The road I encounter is something in between a set of steep stairs and a mix of at least fist size rocks and lumps of boulders sticking out of the ground, all on something like a 30 degree slope. Tricky. This is on par with some of the harder stuff we did in Morocco, but now I’m not on a light 450 enduro bike , but on a fully loaded adventure / rally bike. I’m extremely grateful for my past self spending a full day at the suspension guys switching out the forks and rear shocks to a 300mm setup. On the stock setup, this would be absolutely horrendous.
Having gone through that, I decided it would be better to take the easier roads and found some amazing sweeping gravel roads right through wine country (sometimes literally through the vineyards), ending the day at a slightly mediocre Airbnb. Fortunately, one night only.
The Windy Day
Being woken up a couple of times by some heavy winds, I figured this day was going to be rough. And rough it was. I’ve done some sketchy stuff on a bike, but this was a bit insane. Constantly having the feeling that the front wheel is just going to slip out from underneath you or that the wind will just push you into the little fence on the side does not make for enjoyable riding. I noticed my whole body tensed up and I think that a couple of days in these conditions and my neck muscles will be so massive I won’t need a neck brace anymore.
Arriving at the hotel, there was no electricity, so no water (neither hot nor cold) and no heating (should be fixed in 2 hours). Fortunately, being Italy, the view is amazing and they set me up with some amazing food and wine. This also gave me some time to do some writing. Unfortunately, I’ll leave this quite amazing place tomorrow morning, heading to Napels for some bike maintenance and later next week, the ferry to Israel.

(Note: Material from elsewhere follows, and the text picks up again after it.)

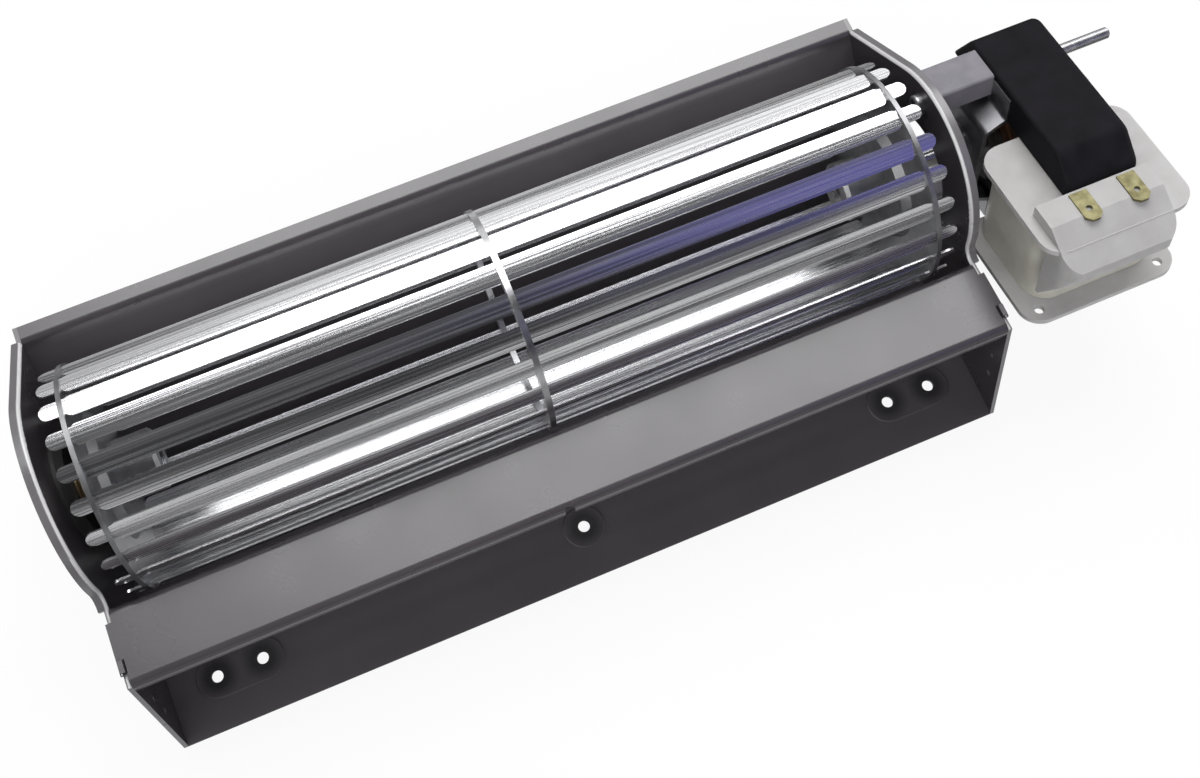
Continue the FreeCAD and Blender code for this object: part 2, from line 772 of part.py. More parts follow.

The bike has been holding up great, apart from the exhaust area. The rubber around the mount melted away a little bit and the bolt holding it in place came off. Fortunately, I grabbed some bolts and spacers on my way out so I was able to fix it (this time using a nylock bolt instead of the plain one). I'll try and find some rubber tape around Napels. The guys at the motorcycle garage must now of a place to get it.